In 1968, the American Tobacco Company began a secret research effort to find out. Using precision analytic techniques, the researchers found that smokers inhale an average of about .04 picocuries of polonium 210 per cigarette.

........A fraction of a trillionth of a curie (a unit of radiation named for polonium’s discoverers, Marie and Pierre Curie) may not sound like much, but remember that we’re talking about a powerful radionuclide disgorging alpha particles — the most dangerous kind when it comes to lung cancer — at a much higher rate even than the plutonium used in the bomb dropped on Nagasaki. Polonium 210 has a half life of about 138 days, making it thousands of times more radioactive than the nuclear fuels used in early atomic bombs.

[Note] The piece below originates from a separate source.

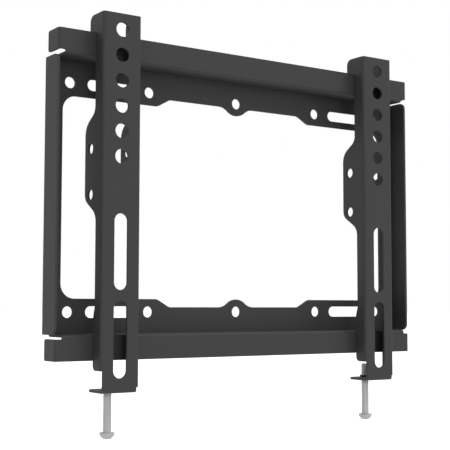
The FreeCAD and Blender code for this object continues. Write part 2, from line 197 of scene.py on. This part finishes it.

We should also recall that people smoke a lot of cigarettes — about 5.7 trillion worldwide every year, enough to make a continuous chain from the earth to the sun and back, with enough left over for a few side-trips to Mars. If .04 picocuries of polonium are inhaled with every cigarette, about a quarter of a curie of one of the world’s most radioactive poisons is inhaled along with the tar, nicotine and cyanide of all the world’s cigarettes smoked each year. Pack-and-a-half smokers are dosed to the tune of about 300 chest X-rays.

Is it therefore really correct to say, as Britain’s Health Protection Agency did this week, that the risk of having been exposed to this substance remains low? That statement might be true for whatever particular supplies were used to poison Mr. Litvinenko, but consider also this: London’s smokers (and those Londoners exposed to secondhand smoke), taken as a group, probably inhale more polonium 210 on any given day than the former spy ingested with his sushi.

So now you all know - stay away from the ciggies if you want to avoid Litvienko's fate!